I've become adept at spotting autistic behaviors "in the wild" and I am noticing more and more autistic people in my life. I don't go around diagnosing people but every now and then I'll mention "the A word" in passing and these people will automatically add a connection. "Oh yes, we're currently seeking a  diagnosis for our child..." I don't generally tell adults in this situation that I'm seeing the markers in them, or their partner but as we know, the apple does not fall far from the tree.

I'm not sure if the number of adults on the spectrum is steadily rising, if people are feeling more "free to be themselves" or if diagnosis is simply becoming more effective but the percentage of families with at least one person on the spectrum seems to be extraordinarily high. We are certainly "not alone".

High and Low Functioning Autism

One of the more central discussion trends of 2024 was a movement that was trying to get rid of the labels of high-functioning vs low-functioning. I understand this. People who are high functioning are not high functioning all of the time. When they have a meltdown or a shutdown for instance, they can become very low functioning indeed. Similarly, people who are considered low-functioning, can actually be masking some fairly high-functioning behaviour. 

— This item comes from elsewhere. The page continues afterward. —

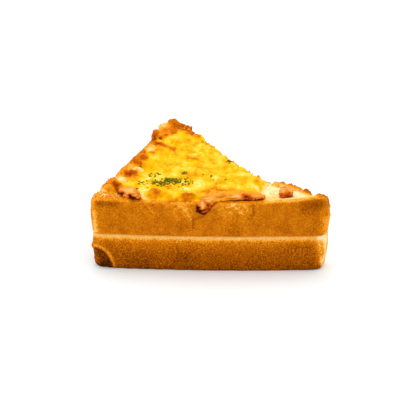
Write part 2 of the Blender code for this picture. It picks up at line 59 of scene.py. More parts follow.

For example: until computers made communication easier, it was assumed that non-verbal autistics had nothing to say. It turned out to be not true at all. There are also low functioning autistics who are savants in specialized fields or who actually are just generally a lot smarter than anyone gives them credit for.

I think in the absence of descriptors like "Asperger's" and "Autism", we still need to be able to easily describe the observable capabilities of people - and in that sense, we need the high and low functioning labels more than ever. They help to ensure that the right levels of resources go to the right people. 

It doesn't mean that these labels are set in stone though. They're only useful in communicating a level and we need to recognize that our levels change depending on the situations we find ourselves in.

On to 2025

I'm hoping to be more active on the blog in 2025 but we'll just have to wait and see how that goes.

Until then, thanks for reading and congratulations on completing another year.